Но нет, война не только разводила их, но и сводила. Каким счастьем были короткие, безумно пылкие встречи где-нибудь в заброшенной избе, в сарае, на соломе, на глинобитном полу или на «приличной постели» в каком-нибудь разрушенном доме, где только и оставалось мебели, что эта вожделенная кровать… Надежда всегда маниакально заботилась о своей внешности – ведь актриса же! К тому же она исполнительница русских народных песен, а русская красавица – женщина в теле, и Надежда страшно боялась похудеть. А уж как заботилась она о своем нежном бело-розовом лице, о матово-черных, тяжелых, роскошных волосах! Теперь же ничто из этих суетных хлопот не имело значения для Надежды, потому что не имело значения для Василия. Она похудела так, что фельдшерская форма болталась, будто на вешалке. Лицо обветрилось, а уж волосы-то… Однажды Надежда обнаружила в косе вшей. Было бы удивительно, если бы их там не оказалось: Надежда и вспомнить не могла, когда мыла голову. Не глядя (а куда глядеть, если нет зеркала?), она обрезала косу до плеч, вшей вытравила керосином и, как могла, вычесала частым гребнем. Так делали в деревне, когда случалась с каким-то грязнулей такая беда, как вши. В их, Винниковых, доме это стало бы позором! А теперь она не чувствовала стыда и не тревожилась, что Василий зарывается лицом в ее пахнущие керосином волосы. Весь огромный мир ее довоенных желаний, одновременно честолюбивых и трогательных (как бы не отвернулась удача, как бы не разлюбила публика, как бы снискать милость не только государя, но и государыни, добиться развода у Эдмунда Плевицкого и не огорчить при этом любящую его собственную матушку, Акулину Фроловну, как бы сшить новый наряд для концерта, выстроить дом в родной деревне, на опушке Мороскина леса, самого красивого места в мире…), теперь свелся к двум: увидеться с Василием наедине и чтобы его не убили! О своей жизни она не молила Бога, только о его.

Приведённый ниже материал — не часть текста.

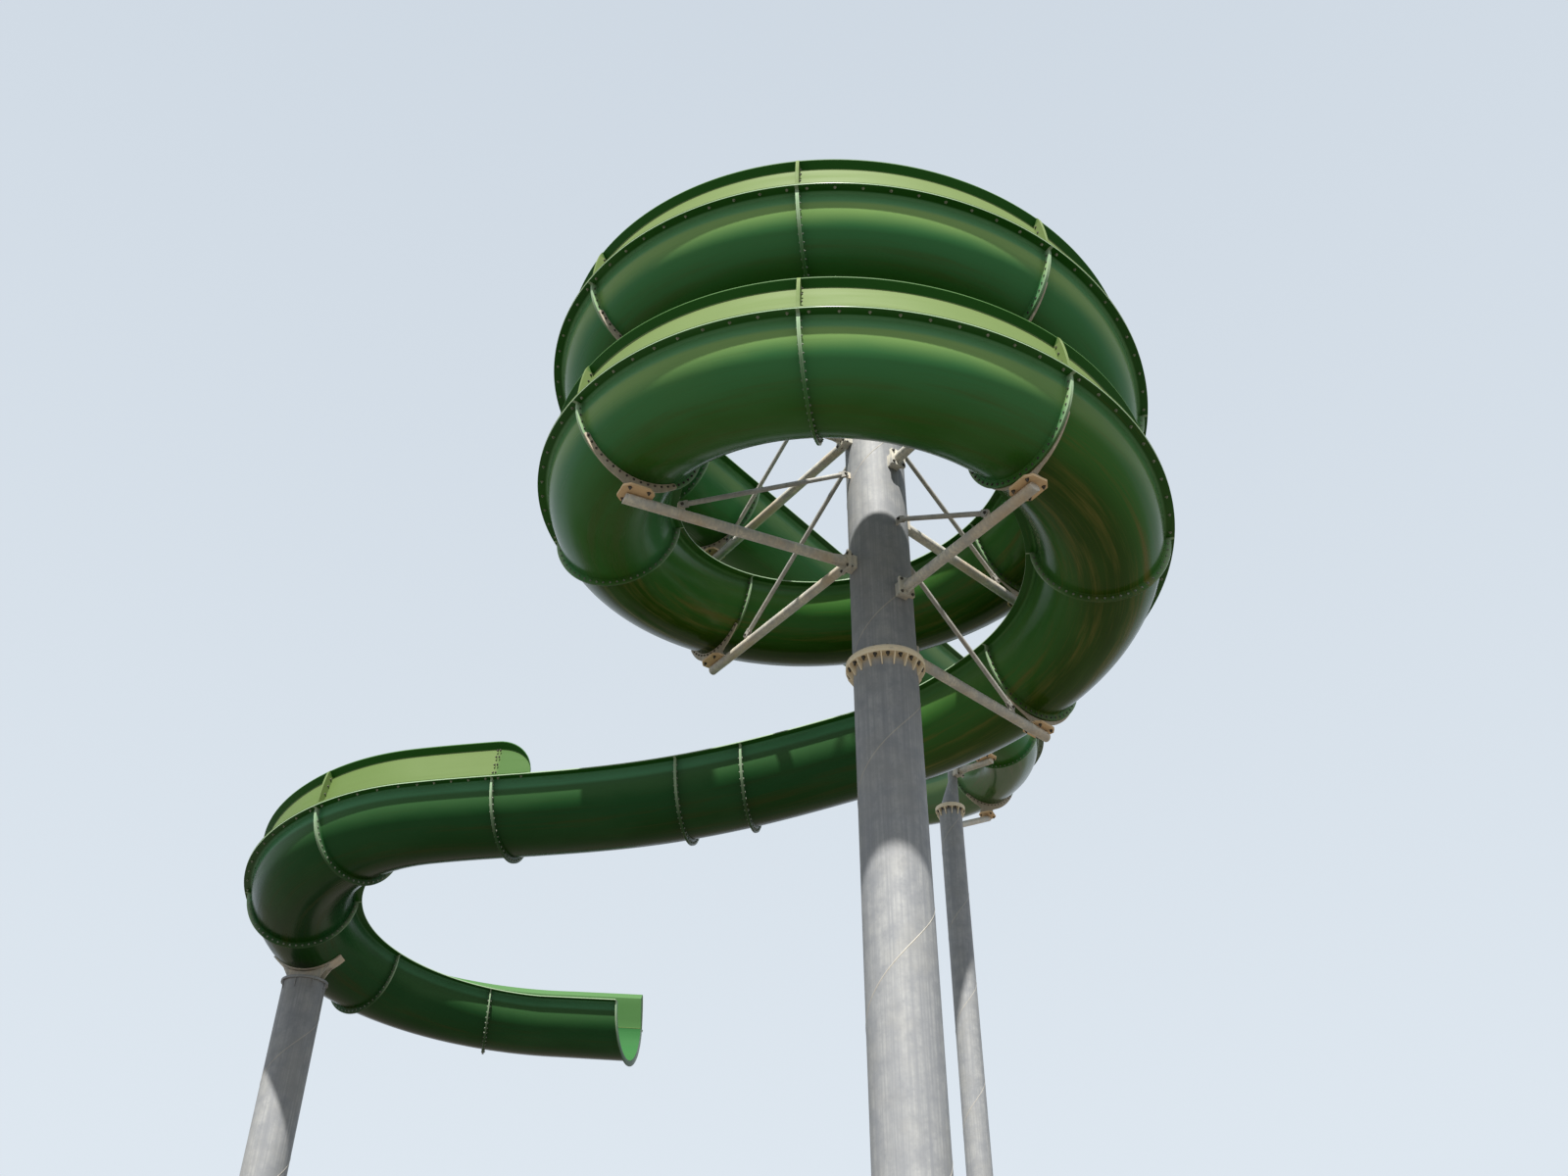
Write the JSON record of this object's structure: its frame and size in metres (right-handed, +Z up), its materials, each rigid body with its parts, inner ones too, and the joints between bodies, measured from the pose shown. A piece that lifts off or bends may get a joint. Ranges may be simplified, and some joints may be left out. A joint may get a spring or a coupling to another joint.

Молитвы мешались в ее душе с самыми древними, самыми что ни есть женскими, а может, даже бабьими суевериями. Мрачные предчувствия мучили ее, какие-то жуткие приметы нагромождались одна на другую. Был неподалеку от штаба дивизии какой-то заброшенный дом – низкий и мрачный. Стоило Надежде его завидеть, как сердце ее начинало ныть от тоски и неведомого страха. Но минует дом – и все проходит.
Грянуло немецкое наступление. Штаб и лазарет отошли вместе с войсками. После нескольких дней суматохи и беспрерывной кровавой работы Надежда добралась наконец до штаба дивизии – и узнала о своем страшном горе. Спасая товарищей, прикрывая со своим небольшим отрядом их отступление, Василий Шангин погиб… у того самого дома, который Надежда не могла видеть без приступов тяжкой тоски. А у нее даже не было времени вернуться к тому месту, где пролилась кровь ее любимого. Немцы настигали, надо было бежать. Один из штабных офицеров предложил Надежде место в своих санях, укрыл буркою.
Где-то – Надежда не помнила где – во время этого бегства она обронила или забыла свой чемоданчик с драгоценностями, среди которых была и брошь с бриллиантовым орлом, пожалованная ей государем. Странное совпадение, подумала она: навеки потерян Василий, навеки потерян памятный знак от императора… Смысл этого совпадения ей станет ясен в феврале семнадцатого года.
Надежда находилась в таком потрясении, что с трудом воспринимала приметы мира. Если она не покончила с собой, то лишь потому, что самоубийство для нее, православной верующей, было выходом немыслимым, непредставимым. И страшным прежде всего тем, что начисто исключало возможность встречи с Василием на том свете. Он, герой, погибший за Родину, пойдет в рай. А его любимая Дю, грешница-самоубийца, куда? То-то и оно… Но при всех этих, безусловно здравых, рассуждениях она находилась на грани безумия, и лучший друг покойного Василия, Юрий Апрелев, и его матушка, на глазах которых разворачивалась история любви певицы и кирасира, уговорили ее обратиться в так называемую водолечебницу доктора Абрамова. Слово «водолечебница» было выбрано для того, чтобы пощадить чувства пациентов и их родственников. На самом же деле это была психиатрическая больница, где, например, находился в то время знаменитый своими рассказами и своей неуравновешенностью писатель Леонид Андреев. Надежда отправилась туда, хотя больше всего на свете ей хотелось бы уйти в монастырь. И… даже пение бросить!